John Roach was an American industrialist who rose from humble origins as an Irish immigrant laborer to found the largest and most productive shipbuilding empire in the postbellum United States, John Roach & Sons.
Background
John Roach was born at Mitchelstown, County Cork, Ireland, the son of Patrick and Abigail (Meany) Roche. At the age of sixteen he came to the United States. When he was naturalized, November 8, 1842, the clerk of the court spelled his name Roach, and since the mistake was not corrected he bore that name thereafter. He settled in Howell, New Jersey.
Education
He learned the trade of an iron moulder at the Howell Iron Works operated by James P. Allaire.
Career
In 1840, he took a part of his savings, which had been placed in the hands of his employer, and went to Illinois, where he made the first payment on a farm near the site of the present Peoria. Soon afterward his employer failed, and Roach lost his land. Returning to New York, in association with other mechanics he purchased a small iron works in New York City of which within a few years he became the sole owner.

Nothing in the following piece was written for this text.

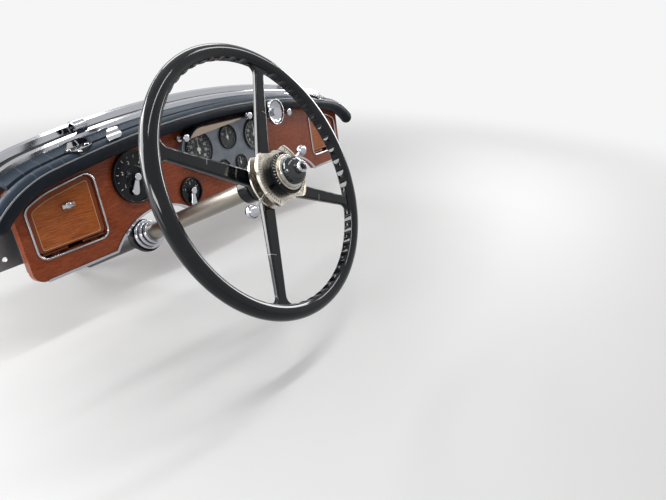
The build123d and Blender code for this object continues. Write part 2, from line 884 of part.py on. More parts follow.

In 1856, he bought the land which his foundry occupied and added to his plant, but shortly afterward the shops were wrecked by a boiler explosion.
Roach now found himself practically penniless, but his ability and integrity enabled him to borrow capital, and his business was resumed.
In 1860 he obtained the contract for constructing an iron drawbridge over the Harlem River in New York City and thereafter he prospered so that by the end of the Civil War his foundry and engine works was one of the best equipped in the United States. Among the first to recognize the importance of the shift from wooden to iron vessels and its possible effects upon the American merchant marine, he sent a representative to England to make a careful study of the methods of iron shipbuilding on the Clyde.
In 1868, he began to carry out plans for the development of an iron shipbuilding industry in the United States, purchasing a number of small marine-engine plants in and near New York City, and consolidating them with the Morgan Iron Works, which he had purchased from G. W. Quintard. Three years later he transferred his headquarters to Chester, Pennsylvania, acquiring the ship yard of Reany, Son & Archbold.
Here he engaged in iron shipbuilding on a large scale. Among the iron vessels he built for the foreign service were the City of Peking and the City of Tokio, built in 1874 for the Pacific Mail Steamship Company, up to that time the largest steamers constructed in the United States.
He was of great service to the federal government in the development of new types of marine engines, being among the first to recognize the superiority of compound engines for marine work. He was authorized by the Navy Department, as an experiment, to install the first of such engines built in the United States in the Tennessee. The success of this effort demonstrated the value of this improvement and Roach was given contracts to install compound engines in other naval vessels. The first ships constructed by him for the government were the sloops-of-war Alert and Huron, launched in 1874. He next built the sectional dry-dock at Pensacola, Florida, and then, in 1876, received the contracts for the monitors Miantonomoh and Puritan.
In 1883, the construction of the dispatch boat Dolphin and the cruisers Atlanta, Boston, and Chicago was begun. When the Dolphin was completed the vessel was accepted by the Naval Advisory Board but for political reasons the secretary of the navy refused to accept their decision and cancelled the contract for the three cruisers.
Fearing that this action might possibly result in embarrassment to his bondsmen and creditors, and because of his own failing health, he decided to close his works, and accordingly made an assignment on July 18, 1885, though he was perfectly solvent. The matter was later adjusted, but he never again took an active part in the business.
While not the first to build iron vessels in the United States, Roach launched 126 such vessels from his yard between 1872 and 1886, and deserves the title of "father of iron shipbuilding in America" which has often been accorded him.
He died in New York City.
Achievements
John Roach has been listed as a noteworthy ironmaster, shipbuilder by Marquis Who's Who.
Connections
In 1836, he married Emeline Johnson and they had nine children, of whom five survived their father.